Well, with a little negotiation, that card can actually be an even better deal than your instincts first told you. You can probably negotiate a credit card retention offer, as many cards are now offering some sort of anniversary bonus as an incentive to pay the annual fee. This can be anything from a billing rebate, to bonus points or miles, to a free hotel night.

Your retention bonus strategy

This is a special offer to retain your business, so it’s called a retention bonus. To win a retention bonus, your strategy can be as simple as calling your card provider and saying: “Hi, I’m thinking about closing this credit card account.”

According to an industry insider, the reason you give them for closing the account will not affect what specific offers the card provider’s customer service rep will have available for you. However, the reps are trained to try to address your main concern and give you whatever will cost the least and still address your concern. If you tell them the annual fee is your main concern, then they are more than likely going to offer some form of billing credit (if available) as their first solution. However, the offer they make is rarely the only offer available.

The key here is to make sure your reason addresses what you would need to keep the account. If you want them to credit you for the annual fee, tell them you are considering closing because you don’t want to pay the annual fee. If it would take bonus miles/points to keep you, tell them you are closing the account because you just don’t feel like you were earning enough miles/points. Or that you are earning more points with a different card. Then they are more likely to start making offers that compete with the bonus miles/points formulas on other cards.

If the rep makes an offer and you want more, do not be afraid to ask. The reps are held to a high quality standard and they have to give you what you ask for if it is available. Keep the question fairly general. Don’t ask, “Can you give me 5,000 bonus miles?” But, rather, if miles are what you want, then ask, “What’s the most miles you can offer me to keep my business?” And they have to tell you the offer. Or if the billing credit is the biggest thing you’re after, then ask, “Can you give me a larger billing credit?”

If there’s a negative answer to your request for a retention bonus offer, don’t give up. If you don’t succeed with the first rep you speak to, simply thank them and call back later. Negotiating with a second rep is always an option. The reps have two motivations to negotiate: their commission is based on how they retain you and they have a retention quota — a certain number of accounts they have to save.

The timing of your move

You should begin making your calls early, about eight months into your card membership, and four months before the annual fee is due. That way there’s plenty of time to call again. Of course, if you’re getting the same answer after several calls, you may well not be qualified for the retention bonus offers that you want.

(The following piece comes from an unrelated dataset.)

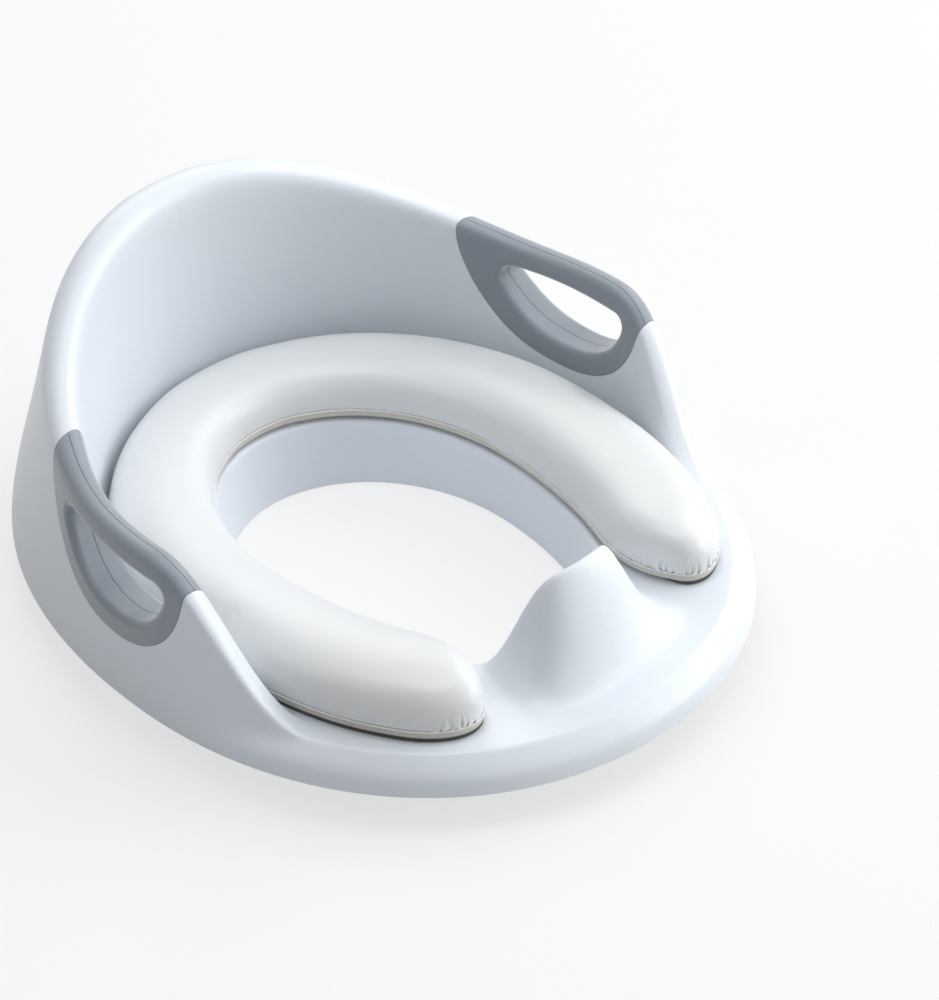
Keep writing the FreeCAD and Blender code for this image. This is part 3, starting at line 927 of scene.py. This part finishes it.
def studio_world():
    world = bpy.data.worlds.new("studio")
    bpy.context.scene.world = world
    studio = NodeTree(world)
    background = studio.nodes["Background"]
    studio.feed(background.inputs["Color"], FILL_COLOUR)
    studio.feed(background.inputs["Strength"], FILL_STRENGTH)
    fill = Value(studio, background.outputs[0])
    white = studio.node("ShaderNodeBackground", {},
                        {"Color": WHITE_COLOUR, "Strength": WHITE_STRENGTH})
    seen = studio.node("ShaderNodeLightPath", {}, {}, "Is Camera Ray")
    mirrored = studio.node("ShaderNodeLightPath", {}, {}, "Is Glossy Ray")
    share = seen.math("MAXIMUM", mirrored)
    mixed = studio.node("ShaderNodeMixShader", {}, {"Fac": share, 1: fill, 2: white})
    studio.feed(studio.nodes["World Output"].inputs["Surface"], mixed)


studio_world()
print("world: white where it is seen or mirrored, a fill of", FILL_STRENGTH, "elsewhere")

# %% [markdown]
# In the photograph the light comes from the right, and the shadows are soft. One wide lamp there
# leaves the inside of the wall too dark. So the main lamp stands low at the front right with a
# higher one beside it, others stand at the right side, above, behind and at the left, and a weak
# one in front lifts the shadows. All are wide squares, since a wide lamp gives a soft shadow.

# %% Lamps
LAMP_DISTANCE = 2.4
LAMP_AIM = Vector((0.0, 0.0, 0.05))


def lamp(name, azimuth, elevation, size, power):
    """A square soft lamp that looks at the seat from a direction, in degrees from +X to +Y."""
    data = bpy.data.lights.new(name, "AREA")
    data.size = size
    data.energy = power
    light = bpy.data.objects.new(name, data)
    bpy.context.scene.collection.objects.link(light)
    turn = math.radians(azimuth)
    rise = math.radians(elevation)
    away = Vector((math.cos(turn) * math.cos(rise), math.sin(turn) * math.cos(rise),
                   math.sin(rise)))
    light.location = LAMP_AIM + away * LAMP_DISTANCE
    light.rotation_mode = "QUATERNION"
    light.rotation_quaternion = (-away).to_track_quat("-Z", "Y")


lamp("key", 318, 18, 1.4, 28.5)
lamp("key_high", 330, 48, 1.4, 11.0)
lamp("side", 0, 38, 1.3, 17.0)
lamp("over", 0, 89, 1.3, 17.0)
lamp("behind", 60, 40, 1.3, 13.0)
lamp("left", 155, 50, 1.3, 8.0)
lamp("front", 262, 32, 1.3, 4.0)
bpy.context.scene.view_settings.view_transform = "Standard"
print("lamps:", len(bpy.data.lights))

If it becomes definite you won’t get a retention bonus offer, obviously you can avoid paying the annual card fee by closing out the account. But if you are closing too many cards in a short period of time, it’s very likely to negatively impact your credit score.

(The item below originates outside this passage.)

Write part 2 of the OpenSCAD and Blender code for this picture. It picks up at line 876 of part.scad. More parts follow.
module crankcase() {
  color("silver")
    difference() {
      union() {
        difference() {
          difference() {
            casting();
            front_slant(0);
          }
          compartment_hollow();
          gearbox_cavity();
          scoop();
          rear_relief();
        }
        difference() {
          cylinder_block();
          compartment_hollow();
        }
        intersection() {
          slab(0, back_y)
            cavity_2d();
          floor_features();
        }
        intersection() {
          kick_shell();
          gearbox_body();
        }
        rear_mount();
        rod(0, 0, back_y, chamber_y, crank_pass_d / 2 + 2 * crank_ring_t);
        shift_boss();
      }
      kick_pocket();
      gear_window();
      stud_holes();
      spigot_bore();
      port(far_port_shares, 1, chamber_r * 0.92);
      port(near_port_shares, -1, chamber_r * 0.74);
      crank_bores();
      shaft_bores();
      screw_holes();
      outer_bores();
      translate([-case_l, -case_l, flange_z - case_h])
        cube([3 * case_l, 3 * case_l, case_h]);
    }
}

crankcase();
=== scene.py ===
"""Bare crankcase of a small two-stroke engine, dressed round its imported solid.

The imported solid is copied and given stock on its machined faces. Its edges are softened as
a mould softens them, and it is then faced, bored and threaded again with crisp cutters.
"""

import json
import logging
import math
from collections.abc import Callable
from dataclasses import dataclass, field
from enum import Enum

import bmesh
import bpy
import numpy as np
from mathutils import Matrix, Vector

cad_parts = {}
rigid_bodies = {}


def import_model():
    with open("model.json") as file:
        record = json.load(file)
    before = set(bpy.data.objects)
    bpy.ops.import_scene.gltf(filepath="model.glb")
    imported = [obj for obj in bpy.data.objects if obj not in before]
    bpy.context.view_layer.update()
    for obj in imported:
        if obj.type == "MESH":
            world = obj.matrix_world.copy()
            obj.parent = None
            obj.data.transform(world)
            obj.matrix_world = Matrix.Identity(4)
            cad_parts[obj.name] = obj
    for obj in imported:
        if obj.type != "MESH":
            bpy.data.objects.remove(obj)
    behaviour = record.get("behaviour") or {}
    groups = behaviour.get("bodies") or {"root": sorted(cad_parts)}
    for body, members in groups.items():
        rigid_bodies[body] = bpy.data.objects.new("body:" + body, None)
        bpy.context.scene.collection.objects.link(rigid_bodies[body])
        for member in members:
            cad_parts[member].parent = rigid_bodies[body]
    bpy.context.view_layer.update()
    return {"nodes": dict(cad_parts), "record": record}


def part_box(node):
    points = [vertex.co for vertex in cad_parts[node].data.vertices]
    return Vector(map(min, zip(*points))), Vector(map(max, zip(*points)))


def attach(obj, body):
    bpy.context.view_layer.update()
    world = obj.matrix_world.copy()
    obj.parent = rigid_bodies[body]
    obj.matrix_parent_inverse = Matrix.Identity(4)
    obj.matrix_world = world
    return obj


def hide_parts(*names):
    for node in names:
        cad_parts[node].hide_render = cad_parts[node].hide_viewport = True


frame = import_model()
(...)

A better option might be to get yourself downgraded to a free version of the card and keep the account open — even if you don’t use it. When it comes to your credit standing, it’s better not to burn bridges.

If worse comes to worst — you haven’t been approved for a retention bonus offer and you’ve decided to close the card — don’t forget to transfer your credit line to another card from the same issuer first. You don’t want to lose any of the credit potential you’ve earned. And having plenty of credit helps keep your utilization ratio low, which is good for your credit score. It also helps to have as a bargaining chip to use when calling to get approved for new credit cards.

Why the credit card providers do it

Our industry insider says the rationale behind these offers is simple: it’s cheaper for them to keep you than to lose you. The typical credit card company spends upwards of $700 and more to acquire you as a customer (what with marketing to you, affiliate payouts, sign on bonuses, setting up the account, and so forth). The same insider says it takes a card vendor an average of seven years to absorb all the costs of acquiring you.

So, if they spent $700 and more to get you, it is a lot cheaper for them to waive the annual fee and lose $95. If you don’t close the card and they keep you as a customer, they avoid having to spend another $700-plus to get someone else.

How do the companies determine what to offer you? There is a system-generated profitability model that automatically determines the offers available to you based on your profitability or potential profitability to the credit card company. Many things are factored into the calculation, such as how long you have had the card, credit card type, the total length of history with the credit card company, total previous spending, payment history and income.

That’s why it’s always easier to negotiate credit card retention when you’re already a customer. Even if your relationship might be because of another type of account, at least it gives you a track record with the company.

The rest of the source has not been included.